* START DATA ROWS *

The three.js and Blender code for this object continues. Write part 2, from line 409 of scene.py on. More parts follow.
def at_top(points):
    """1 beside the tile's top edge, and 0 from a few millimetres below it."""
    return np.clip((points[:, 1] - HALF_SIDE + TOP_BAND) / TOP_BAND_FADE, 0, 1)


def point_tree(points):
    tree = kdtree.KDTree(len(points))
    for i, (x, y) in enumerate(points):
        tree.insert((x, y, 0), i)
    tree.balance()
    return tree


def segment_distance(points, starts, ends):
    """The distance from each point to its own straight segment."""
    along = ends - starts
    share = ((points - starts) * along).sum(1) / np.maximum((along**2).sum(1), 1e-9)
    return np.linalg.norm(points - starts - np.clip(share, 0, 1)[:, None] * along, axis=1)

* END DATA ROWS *
* START DATA ROWS *

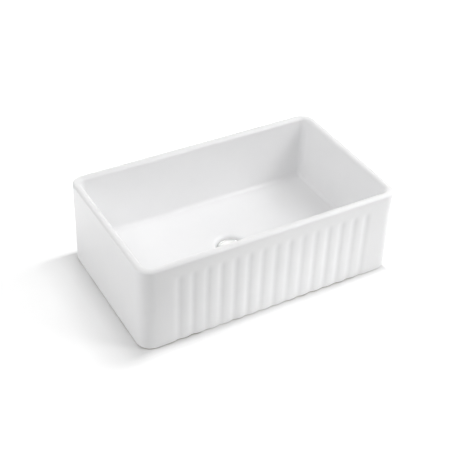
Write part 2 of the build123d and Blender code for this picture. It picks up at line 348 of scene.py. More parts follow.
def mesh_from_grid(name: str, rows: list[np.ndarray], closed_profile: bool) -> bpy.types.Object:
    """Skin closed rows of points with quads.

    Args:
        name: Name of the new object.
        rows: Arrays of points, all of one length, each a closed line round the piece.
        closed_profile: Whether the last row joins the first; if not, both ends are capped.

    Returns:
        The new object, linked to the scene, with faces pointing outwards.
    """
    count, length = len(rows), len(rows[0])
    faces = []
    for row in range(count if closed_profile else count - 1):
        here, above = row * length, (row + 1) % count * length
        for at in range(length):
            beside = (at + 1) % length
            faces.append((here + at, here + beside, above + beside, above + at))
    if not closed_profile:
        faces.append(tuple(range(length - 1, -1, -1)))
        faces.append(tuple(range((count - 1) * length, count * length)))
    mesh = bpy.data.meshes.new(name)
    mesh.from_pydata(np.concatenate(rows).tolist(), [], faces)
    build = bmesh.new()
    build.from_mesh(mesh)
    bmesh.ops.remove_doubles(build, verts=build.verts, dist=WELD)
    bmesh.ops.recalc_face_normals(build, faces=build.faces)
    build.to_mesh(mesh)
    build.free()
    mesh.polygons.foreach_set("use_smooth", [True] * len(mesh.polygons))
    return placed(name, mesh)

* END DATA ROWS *

Repeat word for word the stretch of lines from the one with "The three.js and" down to the one with "return tree", both included.

= REPLY TO THE TASK =
The three.js and Blender code for this object continues. Write part 2, from line 409 of scene.py on. More parts follow.
def at_top(points):
    """1 beside the tile's top edge, and 0 from a few millimetres below it."""
    return np.clip((points[:, 1] - HALF_SIDE + TOP_BAND) / TOP_BAND_FADE, 0, 1)


def point_tree(points):
    tree = kdtree.KDTree(len(points))
    for i, (x, y) in enumerate(points):
        tree.insert((x, y, 0), i)
    tree.balance()
    return tree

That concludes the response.